- Theatrical release poster
- Directed by: N. Aravindhan
- Written by: Porrna Js Michael
- Produced by: Prithiviraj Ramalingam
- Starring: Prithiviraj Ramalingam; Myna Nandhini;
- Cinematography: Mathan Gunadev
- Edited by: Mathan Gunadev
- Music by: Govind Vasantha
- Production company: New Monk Pictures
- Distributed by: Dream Warrior Pictures
- Release date: 27 June 2025;
- Country: India
- Language: Tamil

= Good Day (film) =

2025 Tamil film

Good Day is a 2025 Indian Tamil-language film directed by N. Aravindhan and written by Porrna Js Michael.

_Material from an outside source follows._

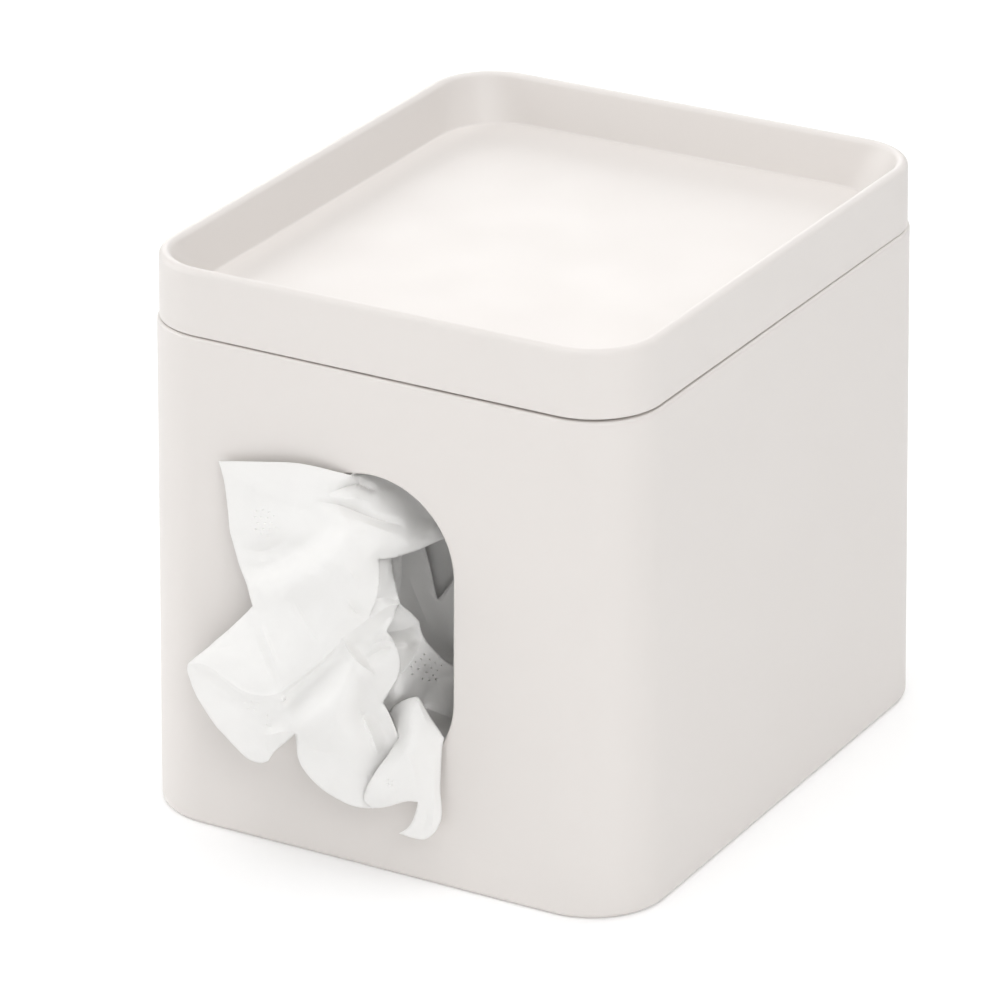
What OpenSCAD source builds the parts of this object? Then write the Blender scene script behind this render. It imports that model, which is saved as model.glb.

The film is produced by Prithviraj Ramalingam under his New Monk Pictures, starring himself and Myna Nandhini, while Kaali Venkat, Aadukalam Murugadoss, and Bagavathi Perumal play supporting roles. The film has music composed by Govind Vasantha. Good Day was theatrically released on 27 June 2025.

== Production ==
The film is directed by N. Aravindhan in his directorial debut, who had earlier worked as an assistant director in films like 96 (2018) and Meiyazhagan (2024). The film is written by Porrna Js Michael and produced by Prithviraj Ramalingam under his New Monk Pictures, starring himself, Myna Nandhini, Aadukalam Murugadoss, Kaali Venkat, Bagavathi Perumal, Vela Ramamoorthy, Jeeva Subramaniam and others in important roles. The technical team consists of cinematography and editing performed by Mathan Gunadev and music by Govind Vasantha. After the wrapping of the principal photography, the first-look poster was released in mid-June 2025.

== Music ==

The film has soundtrack and background composed by Govind Vasantha and lyrics written by Karthik Netha. The pre-release audio launch event was conducted in Chennai on 21 June 2025.

Track listing
| No. | Title | Singer(s) | Length |
|---|---|---|---|
| 1. | "Minminiyae Rasaathi" | Pradeep Kumar |  |
| 2. | "What A Flow" | Govind Vasantha |  |
| 3. | "Ambuliyae Aaraaro" | P.M. Rihana Rafeek |  |
| 4. | "Monkey Moonji" | Govind Vasantha |  |

== Release ==
Good Day was theatrically released on 27 June 2025. Dream Warrior Pictures acquired the Tamil Nadu theatrical rights.

== Reception ==
Abhinav Subramanian of The Times of India gave 3.5/5 stars and wrote "Good Day may not revolutionize the drunk-man-finds-redemption genre, but it stumbles toward its morning-after clarity with enough dark wit to justify the journey." Anusha Sundar of OTT Play gave 3.5/5 stars and wrote "Good Day is an average yet novel attempt on a man on his path to redemption. Much like the process, the day, or rather one night is not enough for a change. The film scratches the surface of interesting pockets of ideas and leaves it there, for further exploration." A critic of Dinamalar rated the film with 3.5/5 stars, criticizing the screenplay and the lagging scenes.